As human history progressed into our modern society, science and rational thought took the foreground, forcing all stories that didn't add up to be labeled myth or fiction. Although, the good Christian claims these stories are believed to be true through faith, the evidence suggests something different. The reactions to the Biblical stories of parting seas and lion's dens are the same as the reactions to stories of Icarus flying into the sun and the love affair of Cupid and Psyche. We hear the story, discuss what the story tells us about the time in which it occurred, and how the moral of the story should teach us how to live right now. Reason has turned miraculous events that should completely shatter the way we understand the world into mere myths we hear about at church. We tell ourselves the point of the story is to teach us to trust God for everything and then return to our science led, reason filled lives.

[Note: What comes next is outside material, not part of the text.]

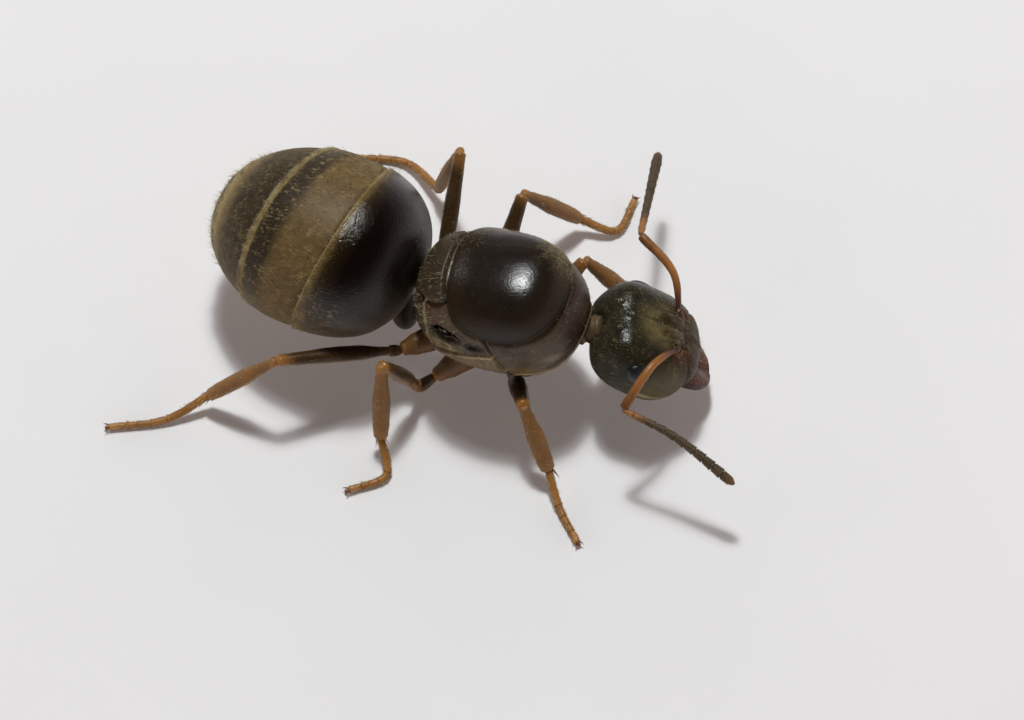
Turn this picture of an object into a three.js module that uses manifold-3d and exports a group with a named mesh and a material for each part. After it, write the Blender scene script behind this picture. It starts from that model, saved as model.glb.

Do we really believe these stories are true? Do we really believe that we could get thrown into a fiery furnace and not get burned?

I have lived most of my life accepting these stories on "faith", claiming outwardly that I believe these stories happened. The truth is though, I'm not sure I can honestly say I can look at all the crazy, impossible stories of the Bible and believe they actually happened. I really want to. I want to let the God who doesn't care about our silly science to offend and overwhelm me. I want to believe in a God unbound by our theology, untethered by our scientific method, unswerved even by our post-modern relativism (which is just a highly nuanced and sexy way to turn everything we don't completely understand ((which is everything)) into myths).

I really want to believe that our generation will be the generation that crawls out from behind our fearful intellectualism and fall head over heels for our absurd and unpredictable God, but I'm not sure I believe it yet. But...as I said before...I really want to.